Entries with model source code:

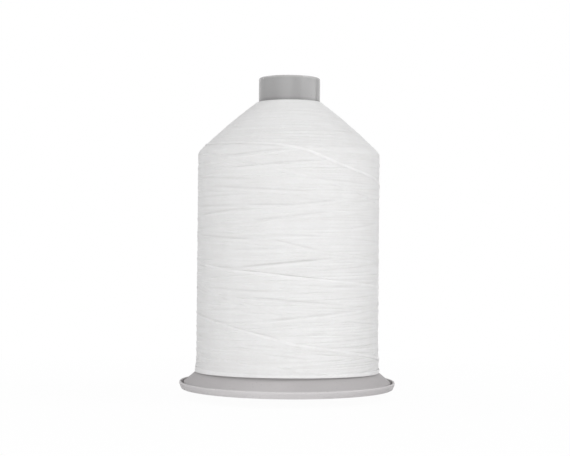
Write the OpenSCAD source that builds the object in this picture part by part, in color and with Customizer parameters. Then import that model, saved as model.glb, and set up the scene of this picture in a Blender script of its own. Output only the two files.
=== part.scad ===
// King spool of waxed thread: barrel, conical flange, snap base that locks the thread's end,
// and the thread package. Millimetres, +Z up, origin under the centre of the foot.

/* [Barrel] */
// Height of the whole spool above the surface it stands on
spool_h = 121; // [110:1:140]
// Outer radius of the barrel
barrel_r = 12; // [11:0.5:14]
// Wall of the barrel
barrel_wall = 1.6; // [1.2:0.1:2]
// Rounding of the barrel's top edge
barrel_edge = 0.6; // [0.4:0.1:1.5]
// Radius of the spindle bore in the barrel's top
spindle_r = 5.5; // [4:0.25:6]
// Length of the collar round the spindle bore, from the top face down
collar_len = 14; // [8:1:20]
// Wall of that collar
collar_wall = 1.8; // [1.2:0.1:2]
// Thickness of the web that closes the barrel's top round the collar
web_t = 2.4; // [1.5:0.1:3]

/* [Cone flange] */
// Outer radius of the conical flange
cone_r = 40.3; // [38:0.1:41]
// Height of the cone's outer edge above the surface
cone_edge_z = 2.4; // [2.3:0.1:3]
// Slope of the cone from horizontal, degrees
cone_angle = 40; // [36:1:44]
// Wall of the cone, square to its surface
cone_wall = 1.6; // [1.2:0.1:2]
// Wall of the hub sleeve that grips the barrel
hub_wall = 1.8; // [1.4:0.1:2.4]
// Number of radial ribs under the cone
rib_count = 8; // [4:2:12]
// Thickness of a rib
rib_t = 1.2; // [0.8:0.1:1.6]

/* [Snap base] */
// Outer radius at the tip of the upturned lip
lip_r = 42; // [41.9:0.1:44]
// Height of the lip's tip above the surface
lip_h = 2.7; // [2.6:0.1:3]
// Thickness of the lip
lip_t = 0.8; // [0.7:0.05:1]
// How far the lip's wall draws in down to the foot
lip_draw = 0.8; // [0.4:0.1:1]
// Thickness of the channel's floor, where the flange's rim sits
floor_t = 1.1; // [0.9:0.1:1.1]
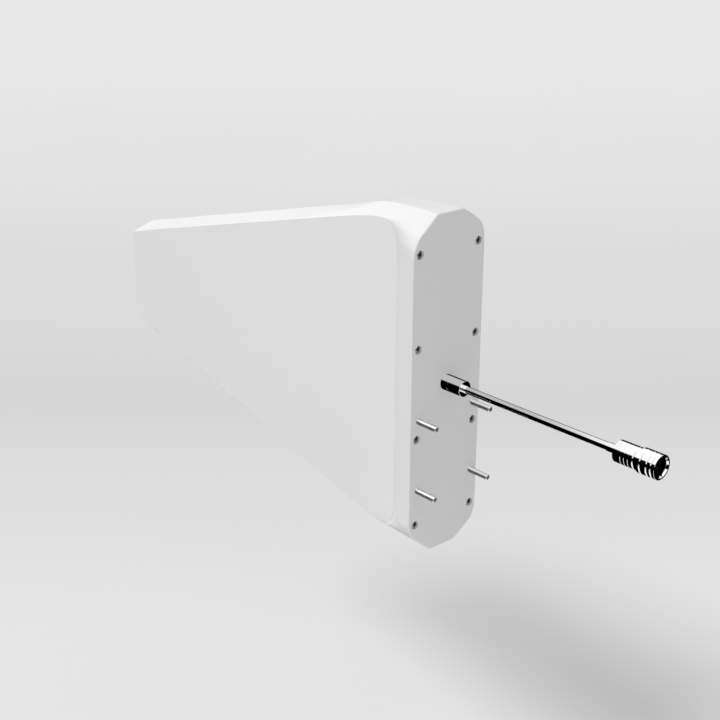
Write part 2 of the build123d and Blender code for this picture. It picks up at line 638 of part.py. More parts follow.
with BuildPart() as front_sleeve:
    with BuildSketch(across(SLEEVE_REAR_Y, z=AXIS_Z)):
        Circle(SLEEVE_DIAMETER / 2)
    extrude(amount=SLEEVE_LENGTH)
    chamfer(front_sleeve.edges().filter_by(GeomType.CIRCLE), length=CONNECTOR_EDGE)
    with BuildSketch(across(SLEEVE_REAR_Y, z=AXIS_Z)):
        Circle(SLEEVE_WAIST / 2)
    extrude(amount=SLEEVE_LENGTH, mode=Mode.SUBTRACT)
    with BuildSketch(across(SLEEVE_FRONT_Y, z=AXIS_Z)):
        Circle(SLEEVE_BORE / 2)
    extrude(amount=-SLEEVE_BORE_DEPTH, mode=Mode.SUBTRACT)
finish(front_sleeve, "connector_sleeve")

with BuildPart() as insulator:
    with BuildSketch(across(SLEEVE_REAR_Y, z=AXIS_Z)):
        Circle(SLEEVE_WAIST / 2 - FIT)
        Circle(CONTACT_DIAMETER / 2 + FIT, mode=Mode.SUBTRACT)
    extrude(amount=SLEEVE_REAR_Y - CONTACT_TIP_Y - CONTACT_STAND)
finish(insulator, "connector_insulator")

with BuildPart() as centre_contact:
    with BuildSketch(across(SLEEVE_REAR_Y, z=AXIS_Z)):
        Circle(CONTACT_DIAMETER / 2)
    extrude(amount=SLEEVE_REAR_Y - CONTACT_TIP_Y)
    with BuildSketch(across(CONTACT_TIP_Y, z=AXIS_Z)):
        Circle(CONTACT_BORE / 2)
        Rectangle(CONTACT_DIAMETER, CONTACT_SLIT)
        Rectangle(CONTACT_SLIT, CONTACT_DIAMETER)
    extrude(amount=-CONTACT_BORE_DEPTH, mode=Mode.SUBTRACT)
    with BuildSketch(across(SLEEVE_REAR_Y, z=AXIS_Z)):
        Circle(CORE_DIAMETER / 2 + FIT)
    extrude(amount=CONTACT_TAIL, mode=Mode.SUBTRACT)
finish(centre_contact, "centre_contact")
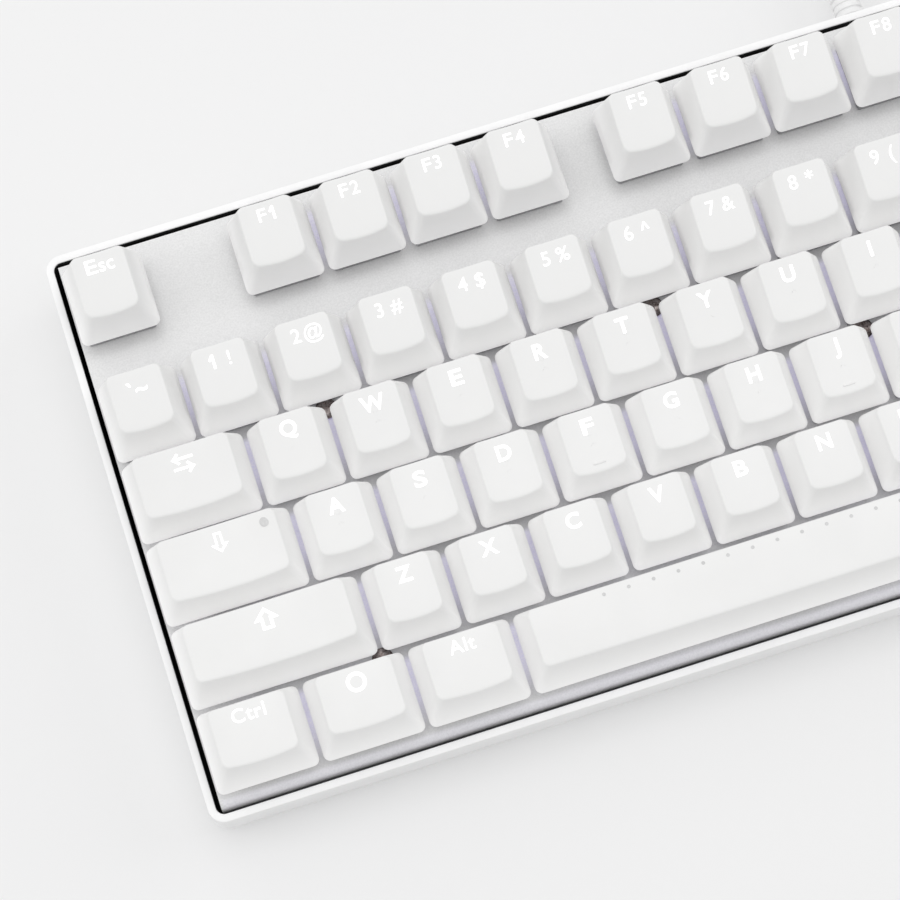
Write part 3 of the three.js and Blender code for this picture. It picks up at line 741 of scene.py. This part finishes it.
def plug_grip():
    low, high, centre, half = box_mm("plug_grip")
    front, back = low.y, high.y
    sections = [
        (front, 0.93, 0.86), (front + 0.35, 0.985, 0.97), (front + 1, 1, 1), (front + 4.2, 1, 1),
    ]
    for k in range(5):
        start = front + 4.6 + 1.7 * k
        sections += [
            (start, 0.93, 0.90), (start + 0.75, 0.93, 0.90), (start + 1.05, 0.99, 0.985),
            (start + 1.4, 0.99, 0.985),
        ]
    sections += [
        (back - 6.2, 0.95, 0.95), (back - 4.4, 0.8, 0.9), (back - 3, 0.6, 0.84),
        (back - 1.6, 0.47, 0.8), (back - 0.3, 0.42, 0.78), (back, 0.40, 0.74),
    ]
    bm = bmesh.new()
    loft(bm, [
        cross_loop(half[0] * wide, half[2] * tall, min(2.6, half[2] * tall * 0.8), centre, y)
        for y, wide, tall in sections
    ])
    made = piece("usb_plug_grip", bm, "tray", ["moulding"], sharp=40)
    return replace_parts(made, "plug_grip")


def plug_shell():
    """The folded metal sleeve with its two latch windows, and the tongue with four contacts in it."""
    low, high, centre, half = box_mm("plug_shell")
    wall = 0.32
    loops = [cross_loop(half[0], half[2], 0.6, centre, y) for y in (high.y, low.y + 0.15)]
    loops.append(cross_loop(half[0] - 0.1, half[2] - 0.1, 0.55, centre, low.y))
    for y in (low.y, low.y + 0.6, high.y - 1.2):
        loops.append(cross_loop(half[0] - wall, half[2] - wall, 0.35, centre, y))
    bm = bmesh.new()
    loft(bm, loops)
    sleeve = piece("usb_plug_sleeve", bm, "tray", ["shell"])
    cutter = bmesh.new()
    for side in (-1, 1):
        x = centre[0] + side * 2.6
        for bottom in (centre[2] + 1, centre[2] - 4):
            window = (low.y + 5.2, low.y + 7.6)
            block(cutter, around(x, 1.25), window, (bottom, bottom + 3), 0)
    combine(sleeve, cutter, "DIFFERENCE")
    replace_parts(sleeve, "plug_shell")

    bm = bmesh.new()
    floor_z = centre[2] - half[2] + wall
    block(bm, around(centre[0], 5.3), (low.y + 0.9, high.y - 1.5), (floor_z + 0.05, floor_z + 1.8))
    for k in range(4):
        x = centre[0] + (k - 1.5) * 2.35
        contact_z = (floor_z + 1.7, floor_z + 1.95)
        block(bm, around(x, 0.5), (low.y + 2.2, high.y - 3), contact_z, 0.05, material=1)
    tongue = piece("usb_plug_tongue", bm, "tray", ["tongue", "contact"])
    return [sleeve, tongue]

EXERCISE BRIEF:
Please copy only these lines, exactly: the first line of the records through the line containing "rib_t = 1.2; // [0.8:0.1:1.6]", ends included.

ANSWER TO THE PROBLEM:
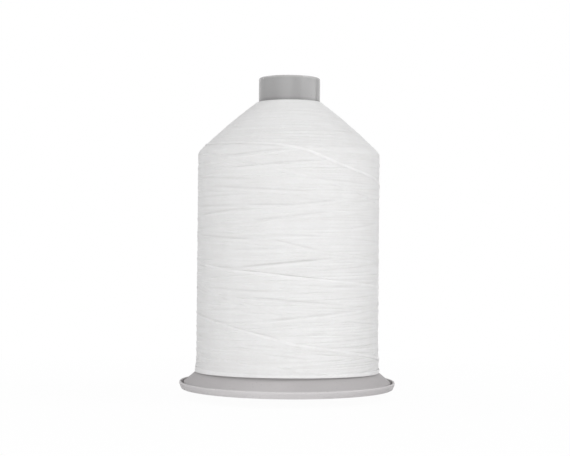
Write the OpenSCAD source that builds the object in this picture part by part, in color and with Customizer parameters. Then import that model, saved as model.glb, and set up the scene of this picture in a Blender script of its own. Output only the two files.
=== part.scad ===
// King spool of waxed thread: barrel, conical flange, snap base that locks the thread's end,
// and the thread package. Millimetres, +Z up, origin under the centre of the foot.

/* [Barrel] */
// Height of the whole spool above the surface it stands on
spool_h = 121; // [110:1:140]
// Outer radius of the barrel
barrel_r = 12; // [11:0.5:14]
// Wall of the barrel
barrel_wall = 1.6; // [1.2:0.1:2]
// Rounding of the barrel's top edge
barrel_edge = 0.6; // [0.4:0.1:1.5]
// Radius of the spindle bore in the barrel's top
spindle_r = 5.5; // [4:0.25:6]
// Length of the collar round the spindle bore, from the top face down
collar_len = 14; // [8:1:20]
// Wall of that collar
collar_wall = 1.8; // [1.2:0.1:2]
// Thickness of the web that closes the barrel's top round the collar
web_t = 2.4; // [1.5:0.1:3]

/* [Cone flange] */
// Outer radius of the conical flange
cone_r = 40.3; // [38:0.1:41]
// Height of the cone's outer edge above the surface
cone_edge_z = 2.4; // [2.3:0.1:3]
// Slope of the cone from horizontal, degrees
cone_angle = 40; // [36:1:44]
// Wall of the cone, square to its surface
cone_wall = 1.6; // [1.2:0.1:2]
// Wall of the hub sleeve that grips the barrel
hub_wall = 1.8; // [1.4:0.1:2.4]
// Number of radial ribs under the cone
rib_count = 8; // [4:2:12]
// Thickness of a rib
rib_t = 1.2; // [0.8:0.1:1.6]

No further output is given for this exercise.